§ WHAT THE EXERCISE ASKS:
Set down the listing below verbatim, but only from its first line through the line containing "from_axis(AXIS_X + 14))".
-- Start RECORDED DATA --
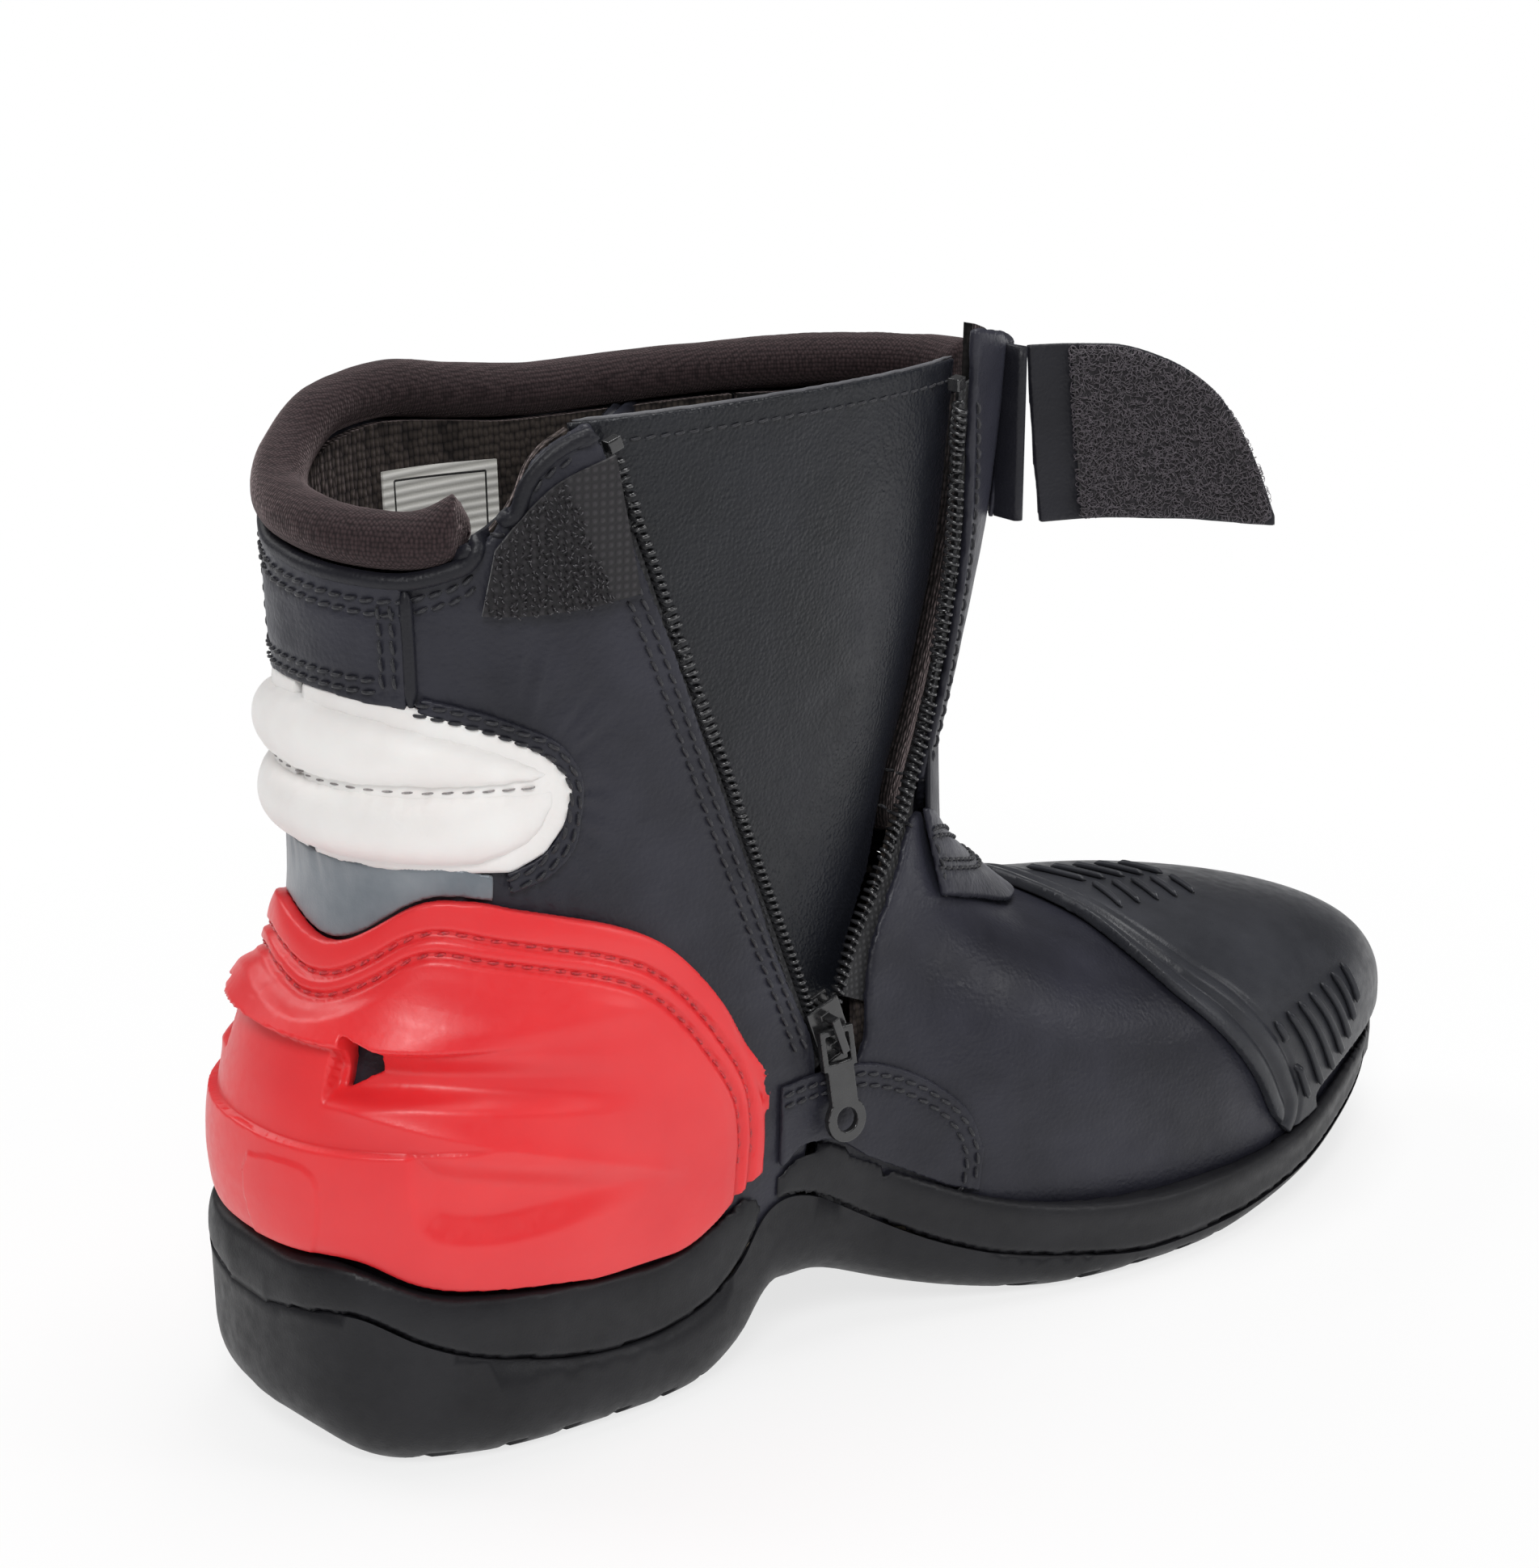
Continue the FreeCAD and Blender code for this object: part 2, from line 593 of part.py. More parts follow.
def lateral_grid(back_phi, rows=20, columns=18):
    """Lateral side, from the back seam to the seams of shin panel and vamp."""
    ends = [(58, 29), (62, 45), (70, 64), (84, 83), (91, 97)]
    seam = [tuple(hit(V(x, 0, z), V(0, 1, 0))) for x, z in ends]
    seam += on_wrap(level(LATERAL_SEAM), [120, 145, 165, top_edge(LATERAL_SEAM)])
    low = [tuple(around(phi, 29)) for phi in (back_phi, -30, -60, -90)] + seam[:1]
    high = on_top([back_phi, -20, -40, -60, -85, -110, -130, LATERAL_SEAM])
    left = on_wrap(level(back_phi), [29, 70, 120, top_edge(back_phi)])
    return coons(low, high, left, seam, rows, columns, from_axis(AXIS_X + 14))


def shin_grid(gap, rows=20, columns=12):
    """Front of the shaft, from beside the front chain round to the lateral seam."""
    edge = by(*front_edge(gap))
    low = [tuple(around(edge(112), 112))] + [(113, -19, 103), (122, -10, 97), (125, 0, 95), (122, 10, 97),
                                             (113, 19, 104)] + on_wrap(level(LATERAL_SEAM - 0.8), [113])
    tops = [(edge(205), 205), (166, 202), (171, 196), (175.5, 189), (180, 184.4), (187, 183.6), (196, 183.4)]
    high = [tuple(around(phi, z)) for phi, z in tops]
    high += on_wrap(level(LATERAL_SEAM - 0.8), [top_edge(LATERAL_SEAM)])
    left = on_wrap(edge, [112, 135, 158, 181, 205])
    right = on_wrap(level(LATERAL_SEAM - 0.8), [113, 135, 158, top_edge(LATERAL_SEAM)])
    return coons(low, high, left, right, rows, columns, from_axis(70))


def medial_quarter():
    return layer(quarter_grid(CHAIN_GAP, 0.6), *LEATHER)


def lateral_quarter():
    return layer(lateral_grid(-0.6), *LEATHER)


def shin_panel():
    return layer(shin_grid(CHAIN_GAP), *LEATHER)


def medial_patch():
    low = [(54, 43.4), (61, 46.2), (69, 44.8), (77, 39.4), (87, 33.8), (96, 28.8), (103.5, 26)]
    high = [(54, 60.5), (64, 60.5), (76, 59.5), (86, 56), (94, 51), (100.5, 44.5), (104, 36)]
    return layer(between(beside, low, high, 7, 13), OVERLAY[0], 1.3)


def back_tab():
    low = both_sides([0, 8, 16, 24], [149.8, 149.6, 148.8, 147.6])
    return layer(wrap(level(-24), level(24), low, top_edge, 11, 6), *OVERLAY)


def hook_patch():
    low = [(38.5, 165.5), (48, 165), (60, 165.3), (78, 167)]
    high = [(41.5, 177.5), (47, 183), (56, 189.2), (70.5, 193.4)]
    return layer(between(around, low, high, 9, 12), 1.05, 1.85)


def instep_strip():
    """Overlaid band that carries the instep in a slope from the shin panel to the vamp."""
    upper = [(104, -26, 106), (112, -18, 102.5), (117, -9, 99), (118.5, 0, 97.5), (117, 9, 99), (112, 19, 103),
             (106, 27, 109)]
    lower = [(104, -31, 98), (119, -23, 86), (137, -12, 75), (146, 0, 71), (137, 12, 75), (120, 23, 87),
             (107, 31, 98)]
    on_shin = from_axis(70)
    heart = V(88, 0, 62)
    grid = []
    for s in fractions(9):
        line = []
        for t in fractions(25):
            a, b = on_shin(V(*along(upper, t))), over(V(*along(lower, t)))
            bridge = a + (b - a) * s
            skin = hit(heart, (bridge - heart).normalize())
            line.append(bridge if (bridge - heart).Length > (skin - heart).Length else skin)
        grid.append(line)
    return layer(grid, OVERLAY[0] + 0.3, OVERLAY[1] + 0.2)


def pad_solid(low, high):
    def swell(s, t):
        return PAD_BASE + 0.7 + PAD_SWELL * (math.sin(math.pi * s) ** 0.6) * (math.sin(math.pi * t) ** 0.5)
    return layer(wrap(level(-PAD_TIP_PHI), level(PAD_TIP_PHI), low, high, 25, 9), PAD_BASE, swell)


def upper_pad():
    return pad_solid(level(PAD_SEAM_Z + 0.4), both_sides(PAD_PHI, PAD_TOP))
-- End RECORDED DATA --
§ ANSWER TO THE TASK:
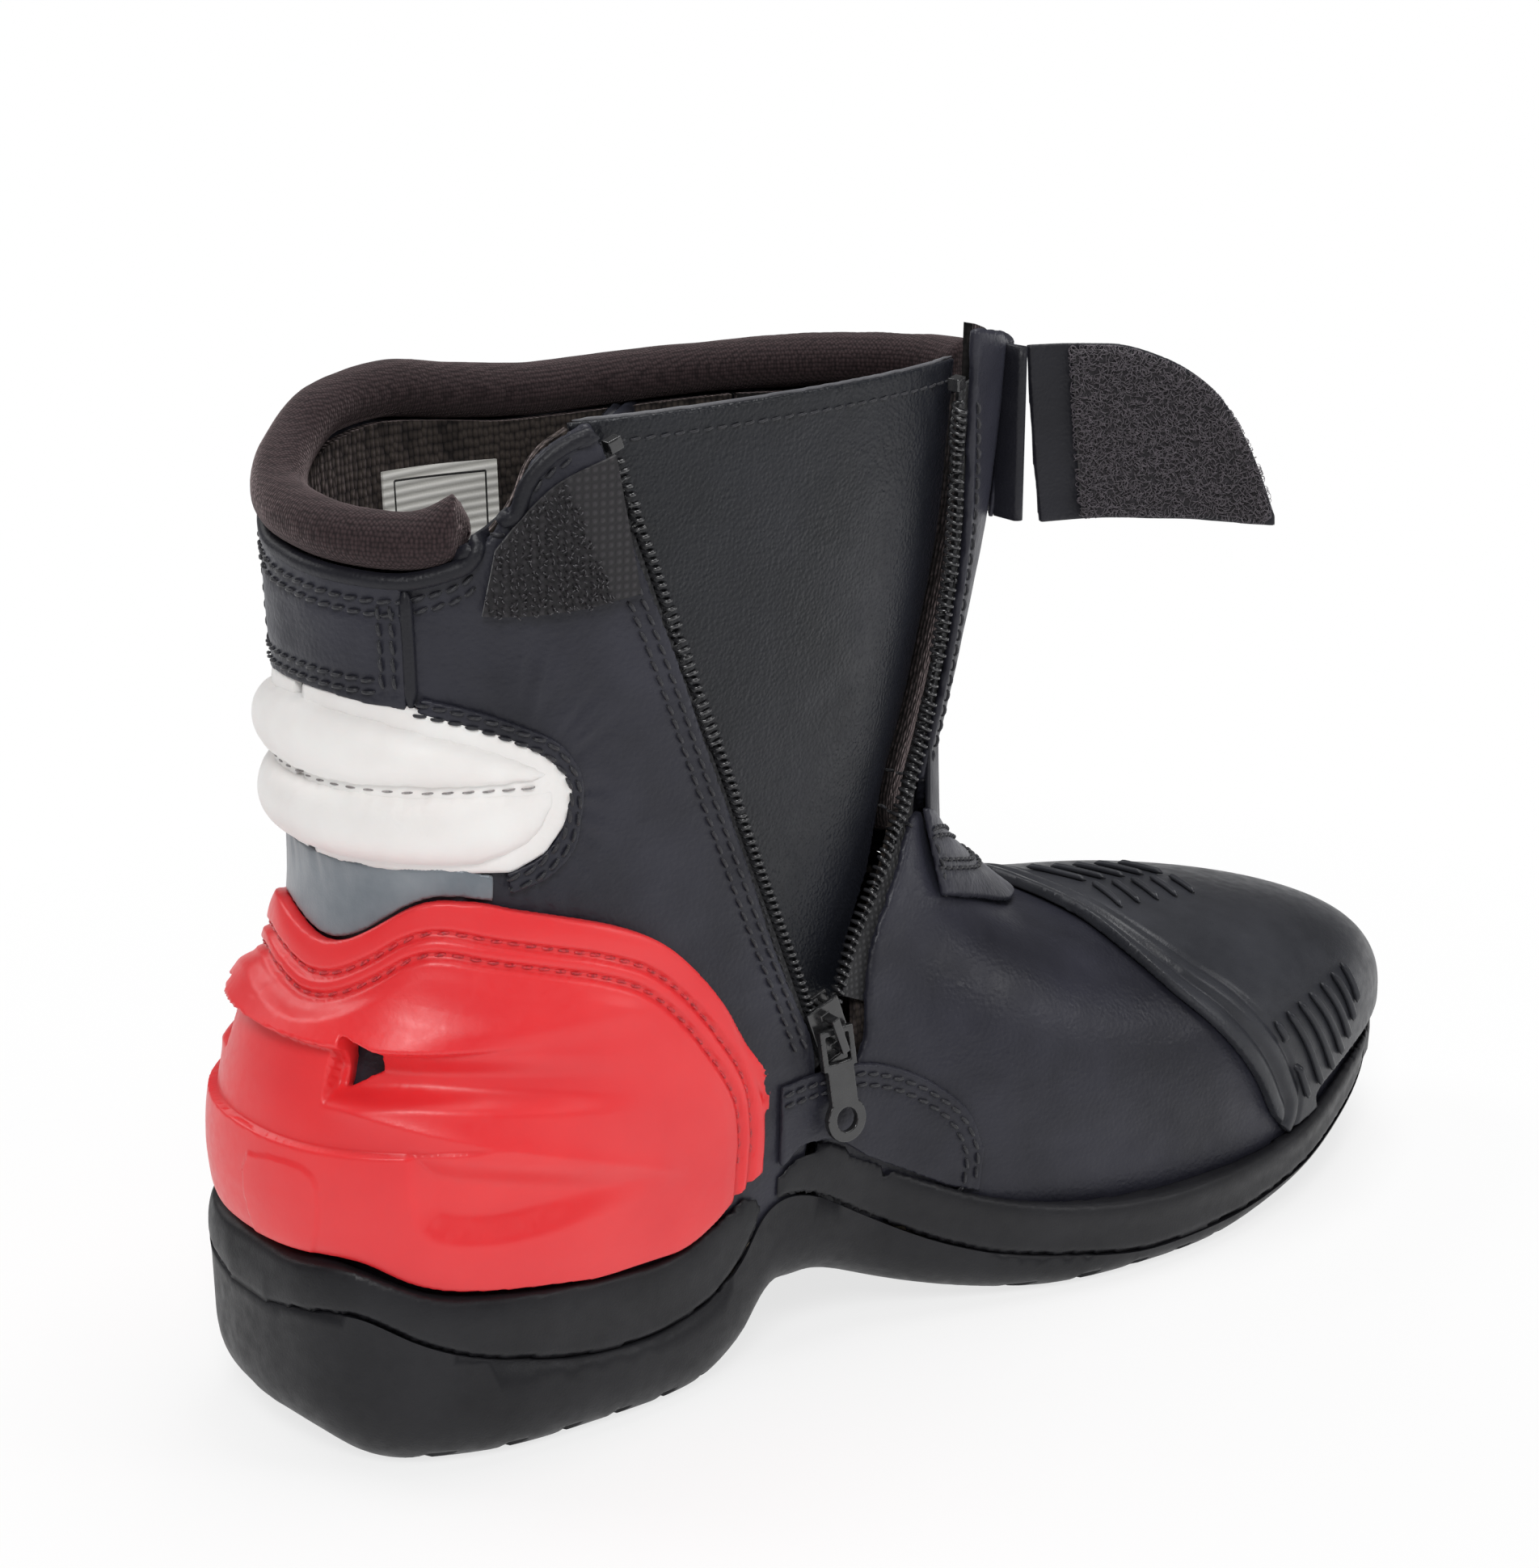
Continue the FreeCAD and Blender code for this object: part 2, from line 593 of part.py. More parts follow.
def lateral_grid(back_phi, rows=20, columns=18):
    """Lateral side, from the back seam to the seams of shin panel and vamp."""
    ends = [(58, 29), (62, 45), (70, 64), (84, 83), (91, 97)]
    seam = [tuple(hit(V(x, 0, z), V(0, 1, 0))) for x, z in ends]
    seam += on_wrap(level(LATERAL_SEAM), [120, 145, 165, top_edge(LATERAL_SEAM)])
    low = [tuple(around(phi, 29)) for phi in (back_phi, -30, -60, -90)] + seam[:1]
    high = on_top([back_phi, -20, -40, -60, -85, -110, -130, LATERAL_SEAM])
    left = on_wrap(level(back_phi), [29, 70, 120, top_edge(back_phi)])
    return coons(low, high, left, seam, rows, columns, from_axis(AXIS_X + 14))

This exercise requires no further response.